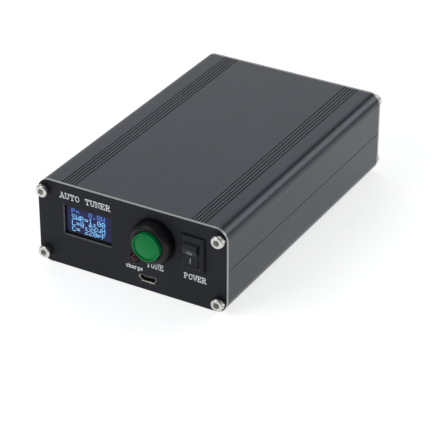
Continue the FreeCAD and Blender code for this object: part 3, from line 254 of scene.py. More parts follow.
def anodised_panel():
    """Fine matt black face; its cut edges and openings show bare metal."""
    finish = Finish("anodised_panel", Specular_IOR_Level=0.13)
    grain = finish.noise((3500, 3500, 3500), detail=3)
    clouds = finish.noise((25, 25, 25), detail=2)
    bare = finish.ramp(finish.facing("Y"), [(0.35, 1.0), (0.5, 0.0)])
    black = finish.ramp(clouds, [(0.3, (0.0145, 0.0152, 0.0205)), (0.7, (0.019, 0.0197, 0.026))])
    milled = finish.noise((900, 9000, 900), detail=3)
    metal = finish.ramp(milled, [(0.3, (0.36, 0.365, 0.36)), (0.7, (0.50, 0.505, 0.49))])
    finish.drive("Base Color", finish.mix(bare, black, metal))
    bare_metallic = 0.55
    bare_roughness = (0.36, 0.36, 0.36)
    finish.drive("Metallic", finish.math("MULTIPLY", bare, bare_metallic))
    matt = finish.ramp(grain, [(0.25, 0.42), (0.75, 0.55)])
    finish.drive("Roughness", finish.mix(bare, matt, bare_roughness))
    finish.bump(grain, 0.015 * MM, 0.3)
    return finish.material


def metal(name, colour, roughness, grain=(1800, 1800, 1800), depth=0.01):
    """Plated or plain metal with faint handling marks."""
    finish = Finish(name, metallic=1.0)
    marks = finish.noise(grain, detail=5)
    stains = finish.noise((260, 260, 260), detail=3)
    tone = finish.ramp(stains, [(0.3, scaled(colour, 0.82)), (0.6, colour)])
    finish.drive("Base Color", tone)
    finish.drive("Roughness", finish.ramp(marks, [(0.3, roughness * 0.75), (0.75, roughness * 1.3)]))
    finish.bump(marks, depth * MM, 0.3)
    return finish.material


def moulded(name, colour, roughness, texture=2200, depth=0.02, **sockets):
    """Moulded plastic or rubber with a fine spark-eroded texture and slight unevenness of tone."""
    finish = Finish(name, **sockets)
    grain = finish.noise((texture,) * 3, detail=3)
    clouds = finish.noise((140,) * 3, detail=3)
    tone = finish.ramp(clouds, [(0.3, scaled(colour, 0.85)), (0.7, scaled(colour, 1.12))])
    finish.drive("Base Color", tone)
    finish.drive("Roughness", finish.ramp(grain, [(0.25, roughness * 0.82), (0.75, roughness * 1.2)]))
    finish.bump(grain, depth * MM, 0.35)
    return finish.material


def wire_insulation(name, colour):
    return moulded(name, colour, 0.45, texture=900, depth=0.02)


def display_glass():
    """Black glass with the display's dark blue field behind it, which has a faint painted glow."""
    glow_strength = 0.8
    finish = Finish("display_glass", Specular_IOR_Level=0.12, Coat_Weight=0.08, Coat_Roughness=0.03)
    field = (("X", centre_of("display_glass").x, 10.9 * MM), ("Z", WINDOW_CENTRE.z, 5.6 * MM))
    inside = None
    for axis, middle, half in field:
        offset = finish.math("ABSOLUTE", finish.math("SUBTRACT", finish.position(axis), middle))
        within = finish.math("LESS_THAN", offset, half)
        inside = within if inside is None else finish.math("MULTIPLY", inside, within)
    haze = finish.noise((120, 120, 120), detail=3)
    blue = finish.ramp(haze, [(0.3, (0.006, 0.007, 0.03)), (0.7, (0.011, 0.011, 0.05))])
    finish.drive("Base Color", finish.mix(inside, (0.004, 0.004, 0.006), blue))
    # painted glow: the field, where no pixels are lit, emits a faint blue
    painted_field_glow = finish.mix(inside, (0.0, 0.0, 0.0), (0.009, 0.010, 0.048))
    finish.drive("Emission Color", painted_field_glow)
    finish.shader.inputs["Emission Strength"].default_value = glow_strength
    smears = finish.noise((400, 400, 60), detail=4)
    finish.drive("Roughness", finish.ramp(smears, [(0.3, 0.05), (0.8, 0.14)]))
    return finish.material


def lit_pixels(name, colour, strength):
    finish = Finish(name)
    flicker = finish.noise((2500, 2500, 2500), detail=1)
    tone = finish.ramp(flicker, [(0.3, scaled(colour, 0.8)), (0.7, colour)])
    finish.drive("Base Color", tone)
    finish.drive("Emission Color", tone)
    finish.shader.inputs["Emission Strength"].default_value = strength
    finish.drive("Roughness", finish.ramp(flicker, [(0.2, 0.2), (0.8, 0.3)]))
    return finish.material


def circuit_board(name, colour):
    """Solder resist over copper, with faint tracks and the weave of the glass cloth."""
    finish = Finish(name, Coat_Weight=0.3, Coat_Roughness=0.2)
    tracks = finish.ramp(finish.cells(260, "DISTANCE_TO_EDGE"), [(0.05, 1.0), (0.09, 0.0)])
    weave = finish.noise((1500, 1500, 300), detail=2)
    base = finish.ramp(weave, [(0.3, scaled(colour, 0.85)), (0.7, scaled(colour, 1.1))])
    finish.drive("Base Color", finish.mix(tracks, base, scaled(colour, 1.7)))
    finish.drive("Roughness", finish.ramp(weave, [(0.3, 0.3), (0.7, 0.42)]))
    finish.bump(tracks, 0.03 * MM, 0.5)
    return finish.material


def wound_copper():
    finish = Finish("enamelled_copper", metallic=1.0, Coat_Weight=0.5, Coat_Roughness=0.12)
    tone = finish.noise((700, 700, 700), detail=3)
    finish.drive("Base Color", finish.ramp(tone, [(0.3, (0.42, 0.13, 0.045)), (0.7, (0.62, 0.24, 0.09))]))
    finish.drive("Roughness", finish.ramp(tone, [(0.3, 0.22), (0.7, 0.35)]))
    finish.bump(tone, 0.01 * MM, 0.2)
    return finish.material


def printed_ink(name, colour):
    """Screen-printed ink, slightly thin in places."""
    finish = Finish(name)
    cover = finish.noise((3000, 3000, 3000), detail=4)
    finish.drive("Base Color", finish.ramp(cover, [(0.25, scaled(colour, 0.65)), (0.5, colour)]))
    finish.drive("Roughness", finish.ramp(cover, [(0.3, 0.45), (0.7, 0.6)]))
    finish.bump(cover, 0.01 * MM, 0.3)
    return finish.material


def studio_floor():
    """Pale paper with a strong glow of its own, so that it stays near white in the shadows."""
    glow_strength = 0.8
    finish = Finish("studio_floor")
    paper = finish.noise((700, 700, 700), detail=3)
    tone = finish.ramp(paper, [(0.3, (0.82, 0.82, 0.82)), (0.7, (0.86, 0.86, 0.86))])
    finish.drive("Base Color", tone)
    finish.drive("Emission Color", tone)
    finish.shader.inputs["Emission Strength"].default_value = glow_strength
    finish.drive("Roughness", finish.ramp(paper, [(0.3, 0.7), (0.7, 0.85)]))
    return finish.material


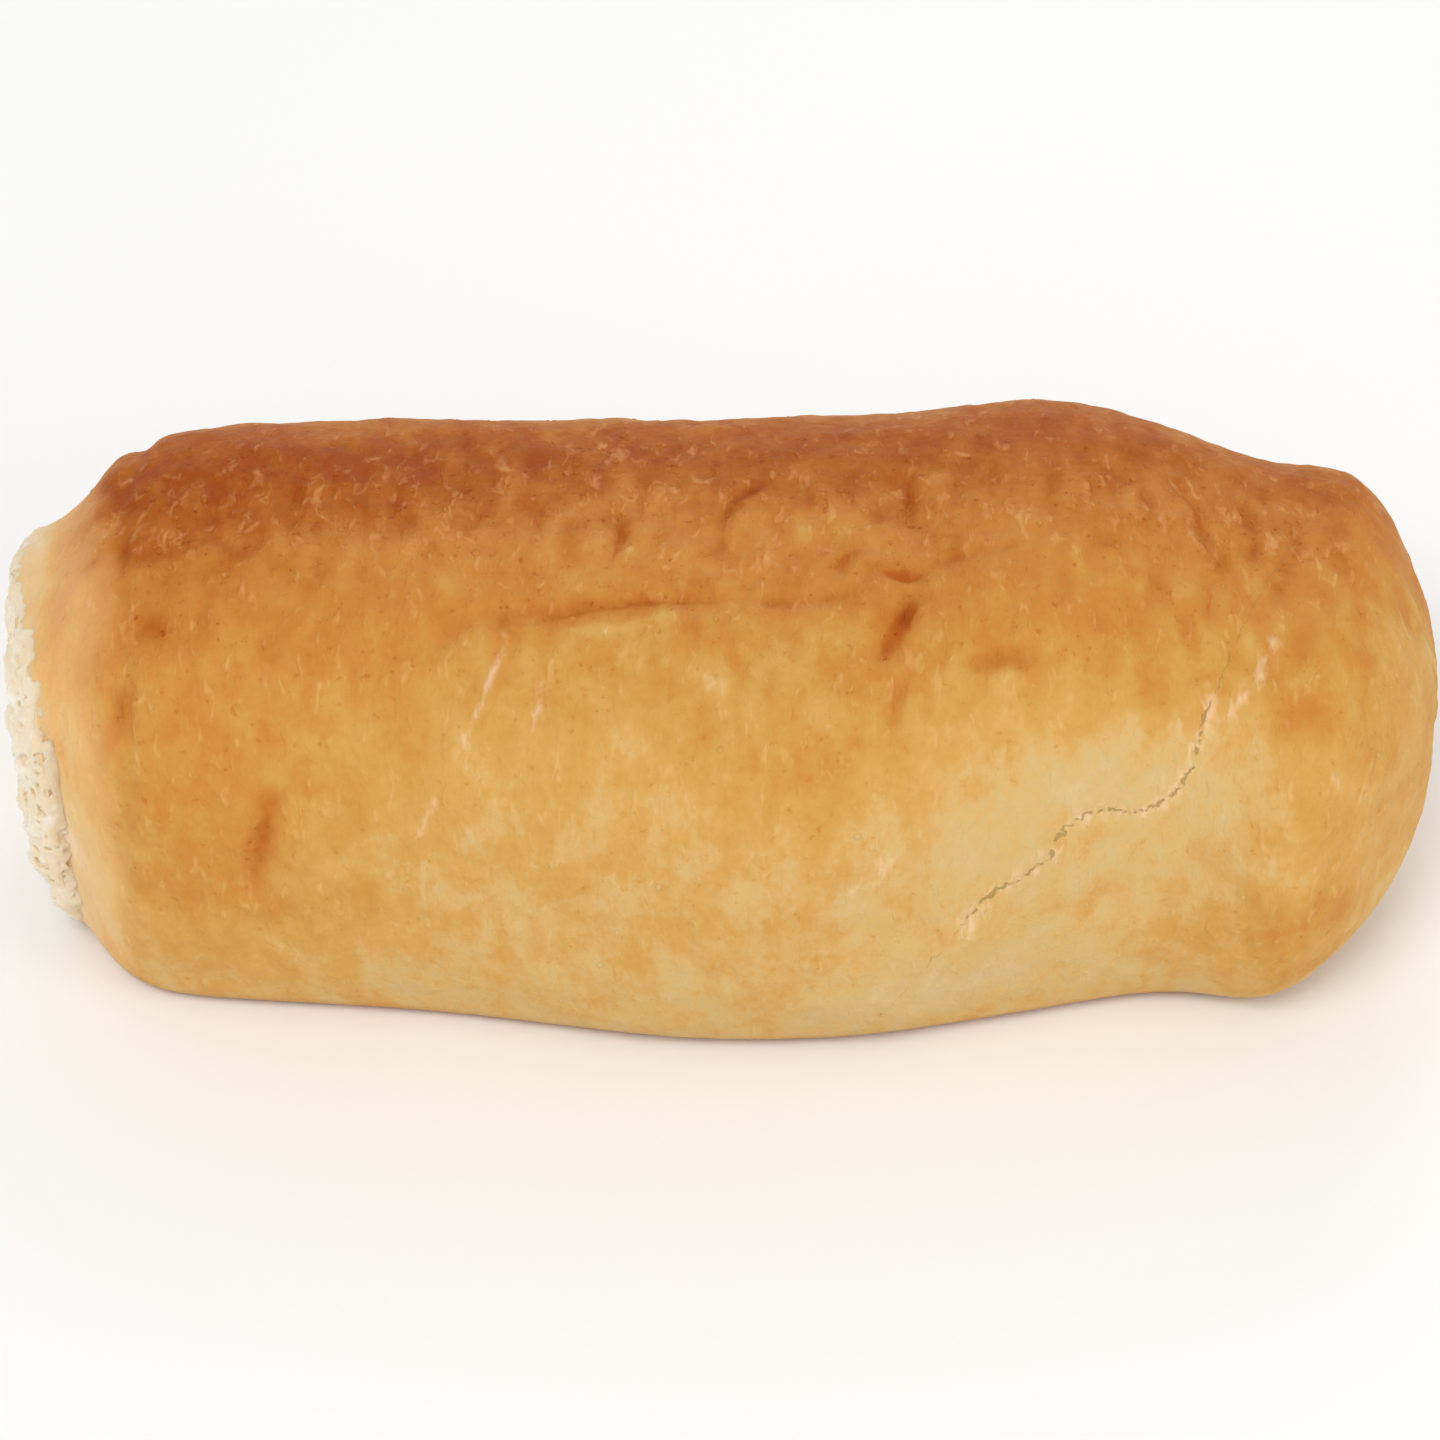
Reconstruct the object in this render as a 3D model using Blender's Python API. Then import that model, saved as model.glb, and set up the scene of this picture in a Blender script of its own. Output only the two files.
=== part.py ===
"""Panini roll: a soft, long sandwich roll that was pulled off its neighbour at one end.

The roll is one solid, lying on its flat foot. Its frame is in metres: +Z is up, +X runs along
the roll from the torn end to the rounded end, and -Y is the broad golden side. The origin is
the middle of the box around the roll, at the foot.
"""

import bmesh
import bpy
import numpy as np
from mathutils import noise

# Driving dimensions
BODY_LENGTH = 0.1684  # between the body's own ends, without the torn stub
BODY_CENTRE_X = 0.0043  # the body sits towards the rounded end, as the stub takes the other
CROWN_HEIGHT = 0.0564
BACK_DEPTH = 0.0444  # from the roll's axis line to its back
FRONT_DEPTH = 0.0279  # and to its front, at its narrowest
AXIS_HEIGHT = 0.0240  # the level at which the roll is widest
FOOT_SINK = 0.0120  # how far the dough's curve would reach below the tray
FOOT_ROUNDING = 0.0040  # how softly the side turns into the flat foot
FOOT_SNAP = 0.0001  # what thinning lifts off the tray by less than this is set down again

# Roundness: 2 is an ellipse, and more is squarer
SECTION_POWER = 2.5
TORN_END_POWER = 8.3
ROUND_END_POWER = 3.0
ROUND_END_SLANT = 0.13  # the rounded end reaches further at the back, by this much per metre

# Swells of the dough, each (place along X, spread, height)
CROWN_SWELLS = (
    (0.0415, 0.0180, 0.0036),
    (0.0786, 0.0085, 0.0060),
)
FRONT_SWELLS = (
    (0.0048, 0.0365, 0.0083),
    (0.0742, 0.0122, 0.0120),
    (-0.0831, 0.0080, -0.0081),  # the front corner at the torn end is rounder
)

# The stub at the torn end, where the next roll was pulled off. The rings of the end face run
# from 1, its edge, to 0, its middle
NECK_FOOT_RING = 0.86  # where the end face turns out into the neck
TEAR_RIM_RING = 0.55  # where the neck's skin ends and the torn crumb begins
STUB_SHARE = 0.73  # the stub's size, as a share of the body's section
STUB_FLATTENING = 0.10  # the stub is this much flatter than the body
STUB_FORWARD = 0.0022  # how far in front of the body's middle the stub sits
NECK_LENGTH = 0.0026
CRUMB_BULGE = 0.0053
CRUMB_ROUNDNESS = 3.0  # how flat-topped the bulge of crumb is
TEAR_SLANT = 0.09  # the tear reaches further at the back, by this much per metre
TEAR_LEAN = 0.03  # and at the crown
TEAR_WANDER = 0.0016  # how unevenly the neck tore off
TEAR_WANDER_SIZE = 0.0200

# Relief of the crust, faded out towards the foot
FOOT_FADE = 0.0060
LUMP_SIZE = 0.0160
LUMP_HEIGHT = 0.0006
TEAR_GRAIN = 0.0055
TEAR_ROUGHNESS = 0.0011

# Creases of the crust, each (half width, depth, path). A path's places are (metres along X,
# degrees round the roll), where 0 degrees is the front, 90 the crown and 180 the back. A
# negative depth is a ridge
GIRTH_RADIUS = 0.0360  # turns degrees round the roll into metres
CREASE_END_DEPTH = 0.35  # a crease starts and ends at this share of its depth
CORNER_CUTS = 2  # how often a path's corners are cut, to bend it smoothly
CREASES = (
    # the long soft crease below the crown
    (0.0015, 0.0009, ((-0.0326, 58), (-0.0258, 69), (-0.0186, 60), (-0.0094, 69), (0.0152, 70))),
    # the valley over the crown, with the deep slanting crease at its foot
    (0.0040, 0.0005, ((0.0200, 118), (0.0221, 91), (0.0228, 70), (0.0194, 43))),
    (0.0011, 0.0013, ((0.0228, 70), (0.0181, 53))),
    (0.0009, 0.0007, ((0.0212, 52), (0.0194, 43))),
    # dimples of the front
    (0.0012, 0.0012, ((0.0284, 54), (0.0359, 56))),
    (0.0018, 0.0013, ((-0.0521, 26), (-0.0560, 1))),
    # short creases over the crown
    (0.0009, 0.0006, ((-0.0120, 93), (-0.0133, 78))),
    (0.0009, 0.0004, ((0.0049, 112), (0.0002, 84))),
    (0.0009, 0.0006, ((0.0154, 84), (0.0139, 76))),
    (0.0009, 0.0005, ((0.0188, 75), (0.0402, 84))),
    (0.0013, 0.0008, ((0.0570, 111), (0.0572, 91), (0.0589, 83))),
    # the crack in the pale skin
    (0.0007, 0.0005, ((0.0660, 57), (0.0549, 41), (0.0526, 26), (0.0446, 23), (0.0313, 2))),
    # the pale ridge below the long crease
    (0.0016, -0.0004, ((-0.0256, 55), (-0.0376, 15))),
    # the fold where the crust ends at the neck
    (0.0015, 0.0007, ((-0.0740, 100), (-0.0697, 45), (-0.0721, 8), (-0.0738, -14))),
    # folds of the back
    (0.0016, 0.0009, ((-0.0480, 150), (-0.0250, 158), (0.0020, 149))),
    (0.0012, 0.0010, ((0.0330, 168), (0.0350, 140))),
    (0.0015, 0.0007, ((-0.0740, 100), (-0.0725, 150), (-0.0730, 190))),
)

# Build quality
BLOCK_STEPS = (176, 64, 48)
SOLID_TRIANGLES = 11000

CRUST_COLOUR = (0.62, 0.29, 0.085, 1.0)
CRUST_ROUGHNESS = 0.55


def smoothstep(t):
    t = np.clip(t, 0.0, 1.0)
    return t * t * (3.0 - 2.0 * t)


def swells(x, bumps):
    """The summed height of some bell-shaped swells at x."""
    total = np.zeros_like(x)
    for centre, spread, height in bumps:
        total += height * np.exp(-(((x - centre) / spread) ** 2))
    return total


def dough_block(steps):
    """A cube from -1 to 1, cut into a grid of that many steps along each axis."""
    shape = bmesh.new()
    bmesh.ops.create_cube(shape, size=2.0)
    for axis, count in enumerate(steps):
        along = [
            edge
            for edge in shape.edges
            if abs(edge.verts[0].co[axis] - edge.verts[1].co[axis]) > 1.0
        ]
        bmesh.ops.subdivide_edges(shape, edges=along, cuts=count - 1, use_grid_fill=True)
    mesh = bpy.data.meshes.new("roll")
    shape.to_mesh(mesh)
    shape.free()
    return mesh


def read_vectors(collection, name):
    """A named vector of everything in a mesh's collection, as rows."""
    values = np.empty(len(collection) * 3, np.float32)
    collection.foreach_get(name, values)
    return values.reshape(-1, 3).astype(np.float64)


def move_vertices(mesh, points):
    mesh.vertices.foreach_set("co", points.astype(np.float32).ravel())
    mesh.update()


def uneven(points, size):
    """Smooth noise from -1 to 1, with bumps of that size."""
    return np.array([noise.noise(place) for place in (points / size).tolist()])


def torn_end(ring):
    """The rings of the torn end: their share of the section, and their part of neck and bulge."""
    neck = np.clip((NECK_FOOT_RING - ring) / (NECK_FOOT_RING - TEAR_RIM_RING), 0.0, 1.0)
    face = STUB_SHARE * np.sin(np.pi / 2 * np.clip(ring / TEAR_RIM_RING, 0.0, 1.0))
    wall = STUB_SHARE + (NECK_FOOT_RING - STUB_SHARE) * (1.0 - neck) ** 2
    share = np.where(ring < TEAR_RIM_RING, face, wall)
    share = np.where(ring > NECK_FOOT_RING, ring, share)
    bulge = np.sqrt(np.clip(1.0 - (face / STUB_SHARE) ** CRUMB_ROUNDNESS, 0.0, 1.0))
    return share, neck**2, bulge


def rest_on_tray(z):
    """Flattens what would hang below the tray into the foot, with a rounded rim."""
    rim = np.maximum(FOOT_ROUNDING - np.abs(z), 0.0)
    return np.maximum(z, 0.0) + rim**2 / (4 * FOOT_ROUNDING)


def plain_roll(block):
    """The block's points moved onto the roll, and how much of neck and bulge each one has."""
    block_x, block_y, block_z = block.T
    ring = np.maximum(np.abs(block_y), np.abs(block_z))
    power = SECTION_POWER
    section = (np.abs(block_y) ** power + np.abs(block_z) ** power) ** (1 / power)
    end_power = np.where(block_x < 0, TORN_END_POWER, ROUND_END_POWER)
    shrink = (np.abs(block_x) ** end_power + ring**end_power) ** (-1 / end_power)
    share, neck, bulge = torn_end(ring)
    torn = block_x <= -1.0
    share = np.where(torn, share, ring)
    neck = np.where(torn, neck, 0.0)
    bulge = np.where(torn, bulge, 0.0)
    reach = share * shrink / np.maximum(section, 1e-9)
    across = block_y * reach
    up = block_z * reach * (1.0 - STUB_FLATTENING * neck)
    along = block_x * shrink

    x = BODY_CENTRE_X + BODY_LENGTH / 2 * along
    crown = CROWN_HEIGHT + swells(x, CROWN_SWELLS)
    back = BACK_DEPTH * crown / CROWN_HEIGHT
    front = FRONT_DEPTH + swells(x, FRONT_SWELLS)
    y = across * np.where(across < 0, front, back) - STUB_FORWARD * neck
    z = AXIS_HEIGHT + up * np.where(up > 0, crown - AXIS_HEIGHT, AXIS_HEIGHT + FOOT_SINK)
    x += ROUND_END_SLANT * y * smoothstep(along)
    x -= neck * (NECK_LENGTH + TEAR_SLANT * y + TEAR_LEAN * (z - AXIS_HEIGHT))
    x -= CRUMB_BULGE * bulge
    points = np.stack([x, y, rest_on_tray(z)], axis=1)
    points[:, 0] -= TEAR_WANDER * neck * uneven(points, TEAR_WANDER_SIZE)
    return points, neck, bulge


def unrolled(points):
    """Places on the crust, flat: metres along the roll, and metres round it from the front."""
    turn = np.arctan2(points[:, 2] - AXIS_HEIGHT, -points[:, 1])
    turn = np.mod(turn + np.pi / 2, 2 * np.pi) - np.pi / 2
    return np.stack([points[:, 0], GIRTH_RADIUS * turn], axis=1)


def bent(corners):
    """A path with its corners cut, which keeps its two ends."""
    for _ in range(CORNER_CUTS):
        near = 0.75 * corners[:-1] + 0.25 * corners[1:]
        far = 0.25 * corners[:-1] + 0.75 * corners[1:]
        middle = np.stack([near, far], axis=1).reshape(-1, 2)
        corners = np.vstack([corners[:1], middle[1:-1], corners[-1:]])
    return corners


def nearest_on_path(places, path):
    """The distance of each place to a path, and how far along the path that is, from 0 to 1."""
    corners = bent(np.array([(x, GIRTH_RADIUS * np.radians(degrees)) for x, degrees in path]))
    lengths = np.linalg.norm(np.diff(corners, axis=0), axis=1)
    distance = np.full(len(places), np.inf)
    along = np.zeros(len(places))
    travelled = 0.0
    for start, end, length in zip(corners, corners[1:], lengths):
        share = np.clip((places - start) @ (end - start) / length**2, 0.0, 1.0)
        gap = np.linalg.norm(places - start - share[:, None] * (end - start), axis=1)
        along = np.where(gap < distance, travelled + share * length, along)
        distance = np.minimum(gap, distance)
        travelled += length
    return distance, along / travelled


def crease_depth(places):
    total = np.zeros(len(places))
    for half_width, depth, path in CREASES:
        distance, along = nearest_on_path(places, path)
        fullness = CREASE_END_DEPTH + (1 - CREASE_END_DEPTH) * np.sin(np.pi * along)
        total += depth * fullness * np.exp(-((distance / half_width) ** 2))
    return total


def relief(points, neck, bulge):
    """How far the roll's surface stands out of the plain form."""
    crust = LUMP_HEIGHT * uneven(points, LUMP_SIZE) - crease_depth(unrolled(points))
    torn_face = TEAR_ROUGHNESS * uneven(points, TEAR_GRAIN)
    above_foot = smoothstep(points[:, 2] / FOOT_FADE)
    return above_foot * ((1.0 - neck) * crust + bulge * torn_face)


def thinned_out(roll, triangles):
    """The roll's mesh with only about that many triangles, closest where it curves most."""
    thin = roll.modifiers.new("thin out", "DECIMATE")
    thin.ratio = triangles / (2 * len(roll.data.polygons))
    depsgraph = bpy.context.evaluated_depsgraph_get()
    mesh = bpy.data.meshes.new_from_object(roll.evaluated_get(depsgraph))
    roll.modifiers.clear()
    return mesh


def centred(points):
    """The points with the middle of their box at the origin, and their foot flat at zero."""
    lowest = points.min(axis=0)
    highest = points.max(axis=0)
    moved = points - (lowest + highest) / 2 * (1.0, 1.0, 0.0)
    moved[:, 2] = np.where(moved[:, 2] < FOOT_SNAP, 0.0, moved[:, 2])
    return moved


def crust_material():
    crust = bpy.data.materials.new("baked crust")
    crust.use_nodes = True
    shader = crust.node_tree.nodes["Principled BSDF"]
    shader.inputs["Base Color"].default_value = CRUST_COLOUR
    shader.inputs["Roughness"].default_value = CRUST_ROUGHNESS
    shader.inputs["Metallic"].default_value = 0.0
    return crust


def main():
    for old in list(bpy.data.objects):
        bpy.data.objects.remove(old)
    dough = dough_block(BLOCK_STEPS)
    points, neck, bulge = plain_roll(read_vectors(dough.vertices, "co"))
    move_vertices(dough, points)
    normals = read_vectors(dough.vertex_normals, "vector")
    move_vertices(dough, points + normals * relief(points, neck, bulge)[:, None])

    roll = bpy.data.objects.new("roll", dough)
    bpy.context.scene.collection.objects.link(roll)
    roll.data = thinned_out(roll, SOLID_TRIANGLES)
    move_vertices(roll.data, centred(read_vectors(roll.data.vertices, "co")))
    roll.data.shade_smooth()
    roll.data.materials.append(crust_material())


main()
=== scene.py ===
"""The looks of the panini roll: its baked crust, its torn crumb and the blisters of its skin.

The frame's solid gives the roll its place and its box. The crust here is the same dough form,
made fine enough for its creases and wrinkles. Everything is in metres, with +Z up and +X from
the torn end to the rounded end.
"""

import math
from functools import partial

import bmesh
import bpy
import numpy as np
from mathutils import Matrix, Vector, noise


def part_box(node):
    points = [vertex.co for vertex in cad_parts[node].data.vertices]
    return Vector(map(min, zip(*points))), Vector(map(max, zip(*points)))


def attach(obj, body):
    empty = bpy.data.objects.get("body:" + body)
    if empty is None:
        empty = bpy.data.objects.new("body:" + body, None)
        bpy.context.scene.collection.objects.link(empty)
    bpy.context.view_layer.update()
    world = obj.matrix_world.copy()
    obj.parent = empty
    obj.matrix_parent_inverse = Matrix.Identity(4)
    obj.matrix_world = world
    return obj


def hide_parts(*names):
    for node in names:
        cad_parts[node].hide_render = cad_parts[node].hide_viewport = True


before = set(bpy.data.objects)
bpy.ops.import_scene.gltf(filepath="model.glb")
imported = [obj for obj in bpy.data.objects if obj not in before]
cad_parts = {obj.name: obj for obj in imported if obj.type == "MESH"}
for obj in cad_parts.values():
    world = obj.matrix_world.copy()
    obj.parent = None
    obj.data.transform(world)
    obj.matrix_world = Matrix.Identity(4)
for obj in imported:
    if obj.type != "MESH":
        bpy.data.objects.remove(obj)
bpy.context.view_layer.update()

MM = 0.001

# ---- the dough's form, as the solid

BODY_LENGTH = 0.1684
BODY_CENTRE_X = 0.0043
CROWN_HEIGHT = 0.0564
BACK_DEPTH = 0.0444
FRONT_DEPTH = 0.0279
AXIS_HEIGHT = 0.0240
FOOT_SINK = 0.0120
FOOT_ROUNDING = 0.0040
SECTION_POWER = 2.5
TORN_END_POWER = 8.3
ROUND_END_POWER = 3.0
ROUND_END_SLANT = 0.13

# Swells of the dough, each (place along X, spread, height)
CROWN_SWELLS = (
    (0.0415, 0.0180, 0.0036),
    (0.0786, 0.0085, 0.0060),
)
FRONT_SWELLS = (
    (0.0048, 0.0365, 0.0083),
    (0.0742, 0.0122, 0.0120),
    (-0.0831, 0.0080, -0.0081),
)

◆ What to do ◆
Write only the number of lines in the records that include the word "collection".

◆ Right answer ◆
6